Murat Bardakçı is the editor of The Remaining Documents of Talaat Pasha, known as the Black Book. This is a collection of the Ottoman Minister of the Interior Talaat Pasha recording of relocations of Ottoman Turks and Armenian people during World War I. Published by Bardakçı for the first time in 2005, they were handed over to him by Talat Pasha's widow, Hayriye Talat Bafralı, along with a batch of other documents comprising letters he had sent her and telegrammes exchanged between Committee of Union and Progress members. The Hürriyet reported at the time of its publishing that it exposed the Armenian Genocide.

In response, Bardakçı clarified his position was Armenian genocide denial; he re-edited the work and republished it a year later, adding in the 1915-1916 resettlements of 702,905 Turks from regions under threat of occupation by the Russian Empire as well as 924,158 Armenians, in accordance with the 27 May 1915 Temporary Law of Deportation. He argued that this demonstrated no genocide had happened, because Turks were also relocated.

==Bibliography==
- Abd al-Qadir Maraghi, Pan Publishing, 1986, .

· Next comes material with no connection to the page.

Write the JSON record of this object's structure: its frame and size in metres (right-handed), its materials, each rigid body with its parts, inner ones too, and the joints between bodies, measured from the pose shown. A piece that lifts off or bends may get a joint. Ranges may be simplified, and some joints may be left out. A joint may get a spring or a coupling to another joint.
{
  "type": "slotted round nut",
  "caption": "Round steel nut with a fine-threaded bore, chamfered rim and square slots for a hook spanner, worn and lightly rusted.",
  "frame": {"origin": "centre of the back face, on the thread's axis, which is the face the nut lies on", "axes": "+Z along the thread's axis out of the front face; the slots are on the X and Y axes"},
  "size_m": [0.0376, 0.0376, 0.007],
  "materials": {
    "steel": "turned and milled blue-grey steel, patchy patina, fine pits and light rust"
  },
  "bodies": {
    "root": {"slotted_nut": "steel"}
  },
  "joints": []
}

- The Last Ottomans & The Deportation and Heritage of Ottoman Dynasty, Pan Publishing - İnkılâp Bookstore, 1991, ISBN 975-7652-13-X.
- Royal Compositions (The Works of Last Sultan of the Ottomans, Mehmet Vahideddin VI), Pan Publishing, 1997, ISBN 975-7652-63-6.
- Turkish Songs for Fener Rulers, Pan Publishing, 1993, ISBN 975-7652-21-0.
- Sex in Ottomans, Gür Publishing - İnkılâp Bookstore, 1993, ISBN 975-10-2256-8.
- Mr. Refik (Refik Fersan and His Memories), Pan Publishing, 1995, ISBN 978-975-7652-36-6.
- Şahbaba: The Life, Memories and Private Letters of Last Sultan of the Ottomans, Mehmed VI Vahdeddin, Pan Publishing - İnkılâp Bookstore, 1998, ISBN 975-10-2453-6.
- The Abandoned Documents of Talât Pasha, Everest Publishing, 2009, ISBN 978-975-289-560-7.
- Neslişah: Cumhuriyet Devrinde Bir Osmanlı Prensesi, Everest Publishing, 2011, ISBN 9789752899414.
- Ahmed Oğlu Şükrullah: Şükrullah'ın Risalesi ve 15. Yüzyıl Şark Musikisi Nazariyatı, Istanbul, 2012, ISBN 9786054518173.
- Üçüncü Selim Devrine Ait Bir Bostancıbaşı Defteri, Pan Publishing, 2013, ISBN 9786054518531.
- İttihadçı'nın Sandığı, İş Bankası Kültür Publishing, 2014, ISBN 9786053321118.
- Mahmut Şevket Paşa'nın Sadaret Günlüğü, İş Bankası Kültür Publishing, 2014, ISBN 9786053322351.
- Enver, İş Bankası Kültür Publishing, 2015, ISBN 9786053326045.